El otro día mi amigo Lluís Muñoz de GARRAD HASSAN me hacía reflexionar, durante una charla en el Colegio de Abogados, sobre el coste real de las alternativas energéticas. He recordado un paper que revisé para mi tesis doctoral (algún día la acabaré) hace un par de meses del investigador de Stanford Charles I. Jones “The costs of economic growth”.
El paper plantea un modelo basado en una función de utilidad muy sencillo, que intenta ponderar el efecto de las externalidades en el beneficio esperado.
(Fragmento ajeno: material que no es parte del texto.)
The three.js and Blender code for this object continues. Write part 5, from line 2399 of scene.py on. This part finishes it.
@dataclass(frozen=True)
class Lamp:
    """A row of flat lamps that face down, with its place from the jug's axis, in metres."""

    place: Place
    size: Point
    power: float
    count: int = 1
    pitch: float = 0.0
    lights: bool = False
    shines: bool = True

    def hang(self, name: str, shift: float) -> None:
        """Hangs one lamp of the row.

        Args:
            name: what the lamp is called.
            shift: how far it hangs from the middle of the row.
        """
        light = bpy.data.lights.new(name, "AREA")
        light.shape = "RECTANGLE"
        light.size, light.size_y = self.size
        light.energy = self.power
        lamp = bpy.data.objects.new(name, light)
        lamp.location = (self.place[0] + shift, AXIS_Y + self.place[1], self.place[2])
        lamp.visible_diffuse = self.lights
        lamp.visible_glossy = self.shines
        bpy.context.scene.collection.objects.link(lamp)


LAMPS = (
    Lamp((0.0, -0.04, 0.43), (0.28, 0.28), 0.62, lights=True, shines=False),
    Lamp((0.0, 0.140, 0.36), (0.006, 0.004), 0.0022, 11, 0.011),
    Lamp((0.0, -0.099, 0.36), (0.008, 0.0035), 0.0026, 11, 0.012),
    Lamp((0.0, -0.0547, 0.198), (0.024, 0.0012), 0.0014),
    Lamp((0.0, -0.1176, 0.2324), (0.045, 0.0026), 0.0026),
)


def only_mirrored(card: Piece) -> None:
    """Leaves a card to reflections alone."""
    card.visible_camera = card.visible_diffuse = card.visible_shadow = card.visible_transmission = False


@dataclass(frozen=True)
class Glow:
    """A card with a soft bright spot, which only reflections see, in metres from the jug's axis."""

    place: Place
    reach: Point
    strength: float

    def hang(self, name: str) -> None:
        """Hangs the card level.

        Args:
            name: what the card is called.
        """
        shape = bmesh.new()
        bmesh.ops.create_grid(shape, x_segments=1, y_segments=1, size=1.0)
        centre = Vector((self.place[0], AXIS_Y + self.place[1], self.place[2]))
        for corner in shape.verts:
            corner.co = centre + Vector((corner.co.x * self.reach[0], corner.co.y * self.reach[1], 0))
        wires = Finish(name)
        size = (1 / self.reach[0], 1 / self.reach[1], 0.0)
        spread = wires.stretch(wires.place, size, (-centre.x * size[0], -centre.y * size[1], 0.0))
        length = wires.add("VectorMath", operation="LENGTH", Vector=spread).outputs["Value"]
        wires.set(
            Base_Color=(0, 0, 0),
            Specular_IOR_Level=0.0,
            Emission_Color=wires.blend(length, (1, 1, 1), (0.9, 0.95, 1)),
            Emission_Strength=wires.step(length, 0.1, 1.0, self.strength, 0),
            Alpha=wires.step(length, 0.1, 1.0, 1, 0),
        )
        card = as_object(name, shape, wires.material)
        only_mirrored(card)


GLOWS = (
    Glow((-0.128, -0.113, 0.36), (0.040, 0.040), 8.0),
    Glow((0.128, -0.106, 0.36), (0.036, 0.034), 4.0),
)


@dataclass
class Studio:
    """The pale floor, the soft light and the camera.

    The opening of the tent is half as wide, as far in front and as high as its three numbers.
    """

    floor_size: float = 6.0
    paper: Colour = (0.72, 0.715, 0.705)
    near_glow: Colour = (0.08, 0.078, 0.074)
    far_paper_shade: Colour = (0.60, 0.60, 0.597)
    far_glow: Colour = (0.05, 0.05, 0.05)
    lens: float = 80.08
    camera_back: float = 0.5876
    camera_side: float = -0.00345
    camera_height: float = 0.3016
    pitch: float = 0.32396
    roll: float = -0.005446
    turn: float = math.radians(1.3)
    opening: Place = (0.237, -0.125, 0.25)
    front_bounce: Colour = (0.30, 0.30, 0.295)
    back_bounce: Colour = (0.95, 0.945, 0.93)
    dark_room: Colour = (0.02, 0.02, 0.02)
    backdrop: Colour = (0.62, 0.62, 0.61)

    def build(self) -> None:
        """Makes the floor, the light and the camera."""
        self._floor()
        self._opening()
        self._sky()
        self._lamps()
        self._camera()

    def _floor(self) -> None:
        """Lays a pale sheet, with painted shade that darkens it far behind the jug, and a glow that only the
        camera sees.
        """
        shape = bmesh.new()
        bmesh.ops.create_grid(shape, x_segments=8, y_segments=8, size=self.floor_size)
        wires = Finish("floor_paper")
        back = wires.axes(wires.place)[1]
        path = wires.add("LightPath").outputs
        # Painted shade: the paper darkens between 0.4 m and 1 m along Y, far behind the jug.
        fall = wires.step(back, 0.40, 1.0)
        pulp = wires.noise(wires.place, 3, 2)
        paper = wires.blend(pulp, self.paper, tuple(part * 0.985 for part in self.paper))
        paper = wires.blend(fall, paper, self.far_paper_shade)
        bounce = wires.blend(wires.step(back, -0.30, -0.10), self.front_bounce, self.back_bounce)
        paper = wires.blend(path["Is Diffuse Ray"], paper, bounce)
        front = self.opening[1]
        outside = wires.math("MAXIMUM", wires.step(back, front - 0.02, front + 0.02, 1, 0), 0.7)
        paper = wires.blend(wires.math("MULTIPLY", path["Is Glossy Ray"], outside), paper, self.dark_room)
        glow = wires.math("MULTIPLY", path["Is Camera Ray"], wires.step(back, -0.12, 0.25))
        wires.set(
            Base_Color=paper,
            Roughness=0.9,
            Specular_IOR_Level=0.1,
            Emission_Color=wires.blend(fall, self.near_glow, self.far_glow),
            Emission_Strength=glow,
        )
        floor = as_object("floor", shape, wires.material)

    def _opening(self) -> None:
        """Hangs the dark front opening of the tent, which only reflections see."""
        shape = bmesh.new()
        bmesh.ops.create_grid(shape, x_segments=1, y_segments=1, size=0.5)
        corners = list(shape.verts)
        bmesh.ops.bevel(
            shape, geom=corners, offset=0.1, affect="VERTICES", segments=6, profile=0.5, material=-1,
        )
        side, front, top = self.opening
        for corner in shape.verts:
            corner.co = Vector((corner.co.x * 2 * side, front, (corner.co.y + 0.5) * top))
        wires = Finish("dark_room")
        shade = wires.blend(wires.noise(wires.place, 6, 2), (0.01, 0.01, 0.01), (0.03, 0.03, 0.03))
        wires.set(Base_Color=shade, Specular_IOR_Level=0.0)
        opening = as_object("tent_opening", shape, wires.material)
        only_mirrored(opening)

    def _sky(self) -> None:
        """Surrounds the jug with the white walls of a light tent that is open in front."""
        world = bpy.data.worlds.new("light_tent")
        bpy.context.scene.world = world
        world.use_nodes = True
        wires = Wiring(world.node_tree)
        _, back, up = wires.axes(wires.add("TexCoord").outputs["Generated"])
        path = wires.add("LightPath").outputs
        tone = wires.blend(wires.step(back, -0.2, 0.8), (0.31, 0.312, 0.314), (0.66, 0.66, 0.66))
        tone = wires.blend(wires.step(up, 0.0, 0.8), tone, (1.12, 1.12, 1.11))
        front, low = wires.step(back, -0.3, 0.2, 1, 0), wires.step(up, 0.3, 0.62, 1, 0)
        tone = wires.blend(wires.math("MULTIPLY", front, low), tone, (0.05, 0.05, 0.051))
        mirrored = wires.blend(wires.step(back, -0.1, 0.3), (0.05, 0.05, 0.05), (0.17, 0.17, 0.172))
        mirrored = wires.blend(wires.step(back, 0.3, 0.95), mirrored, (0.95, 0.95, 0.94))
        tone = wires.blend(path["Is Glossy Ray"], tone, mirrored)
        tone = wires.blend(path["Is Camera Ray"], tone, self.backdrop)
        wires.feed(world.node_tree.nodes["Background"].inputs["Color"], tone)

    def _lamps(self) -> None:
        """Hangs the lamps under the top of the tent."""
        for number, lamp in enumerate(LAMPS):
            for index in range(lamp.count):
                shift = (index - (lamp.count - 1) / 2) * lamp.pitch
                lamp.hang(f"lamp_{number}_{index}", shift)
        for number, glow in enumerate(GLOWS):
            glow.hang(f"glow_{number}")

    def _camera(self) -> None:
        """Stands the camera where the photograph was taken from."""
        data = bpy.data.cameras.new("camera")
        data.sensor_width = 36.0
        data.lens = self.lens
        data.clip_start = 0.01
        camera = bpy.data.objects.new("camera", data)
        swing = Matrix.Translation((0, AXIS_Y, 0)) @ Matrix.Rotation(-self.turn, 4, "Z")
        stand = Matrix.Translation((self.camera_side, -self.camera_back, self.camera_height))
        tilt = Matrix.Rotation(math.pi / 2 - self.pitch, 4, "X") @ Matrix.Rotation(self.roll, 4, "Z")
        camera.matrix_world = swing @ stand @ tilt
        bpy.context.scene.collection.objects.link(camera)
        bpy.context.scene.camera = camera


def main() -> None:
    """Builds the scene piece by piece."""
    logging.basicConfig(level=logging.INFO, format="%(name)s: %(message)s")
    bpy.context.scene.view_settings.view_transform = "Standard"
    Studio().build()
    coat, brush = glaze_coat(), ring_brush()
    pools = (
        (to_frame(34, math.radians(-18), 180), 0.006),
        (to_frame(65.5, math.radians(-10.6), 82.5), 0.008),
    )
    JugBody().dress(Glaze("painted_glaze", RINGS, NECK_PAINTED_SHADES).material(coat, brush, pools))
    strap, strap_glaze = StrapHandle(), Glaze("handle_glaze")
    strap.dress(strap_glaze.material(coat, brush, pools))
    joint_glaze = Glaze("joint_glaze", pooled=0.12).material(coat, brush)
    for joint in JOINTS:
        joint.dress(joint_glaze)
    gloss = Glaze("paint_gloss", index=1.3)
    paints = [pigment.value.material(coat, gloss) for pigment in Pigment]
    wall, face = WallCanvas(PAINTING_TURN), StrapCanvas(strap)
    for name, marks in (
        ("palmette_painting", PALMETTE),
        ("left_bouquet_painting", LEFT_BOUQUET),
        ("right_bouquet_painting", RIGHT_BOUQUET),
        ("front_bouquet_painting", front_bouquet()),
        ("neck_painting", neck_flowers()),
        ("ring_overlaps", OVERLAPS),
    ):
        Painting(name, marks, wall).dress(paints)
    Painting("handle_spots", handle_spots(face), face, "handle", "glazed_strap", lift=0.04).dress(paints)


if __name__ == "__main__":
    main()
La gracia es que incorpora el concepto del riesgo de forma implacable: la pérdida de vidas humanas asociado al riesgo tecnológico. Dice Jones que el tradeoff entre riesgo y seguridad es, en realidad, una black box y que, en el fondo las tasas de crecimiento asociadas a la utilidad son como velocidades. Más velocidad, más riesgo: más crecimiento, más riesgo. El crecimiento cero, dice Jones, no tiene riesgo (consumo estacionario le llama).
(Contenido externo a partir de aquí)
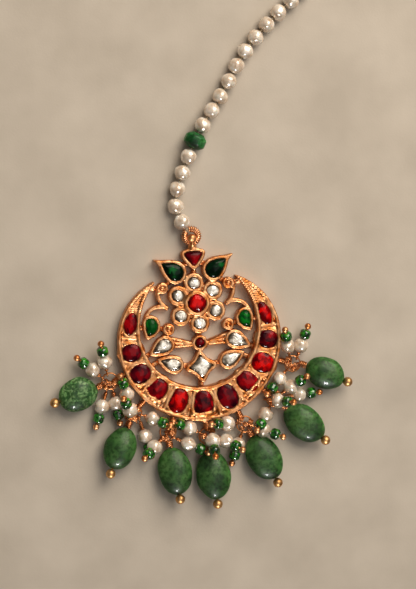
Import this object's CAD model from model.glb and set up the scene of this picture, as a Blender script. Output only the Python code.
# %% [markdown]
# # A maang tikka, dressed in Blender
#
# A maang tikka is a forehead pendant that hangs from a string of pearls. This one is a crescent of
# gold-plated metal with red, green and clear stones, a fringe of small pearl units and seven large
# green drops. Its plain solids come from CAD, at their real size and in their places. Each step
# below takes one kind of piece and gives it the form and the finish that a goldsmith or a bead
# stringer would give it.

# %% Load the solids
import bpy
import bmesh
import random
from math import atan2, cos, degrees, hypot, pi, radians, sin, tan
from mathutils import Matrix, Vector, noise


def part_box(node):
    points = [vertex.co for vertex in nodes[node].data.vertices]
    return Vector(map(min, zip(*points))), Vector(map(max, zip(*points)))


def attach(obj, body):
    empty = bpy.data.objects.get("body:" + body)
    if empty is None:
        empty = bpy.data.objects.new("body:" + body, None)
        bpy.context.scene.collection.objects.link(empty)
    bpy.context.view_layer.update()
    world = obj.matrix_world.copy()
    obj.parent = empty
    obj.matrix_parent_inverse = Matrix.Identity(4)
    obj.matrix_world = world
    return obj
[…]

Las conclusiones del estudio –un revival neoclásico- son curiosas; pero lo que más me hizo pensar fue la conclusión del estudio de la sensibilidad sobre los modelos matemáticos, verbalizada como: “When the value of life rises faster than consumption, economic growth leads to a disproportionate concern for safety”. ¿Dónde ponemos la raya? ¿Quién la pone? ¿Qué priorizo? ¿Me importa mucho lo que hacen los demás? Y entonces pienso en los ingenieros –liquidadores, les llaman- intentando enfriar el reactor de Fukushima con la mínima protección en turnos de 40 minutos. Y los de Chernobyl. Y los del K-19.
Postmodernidad a través de las matemáticas.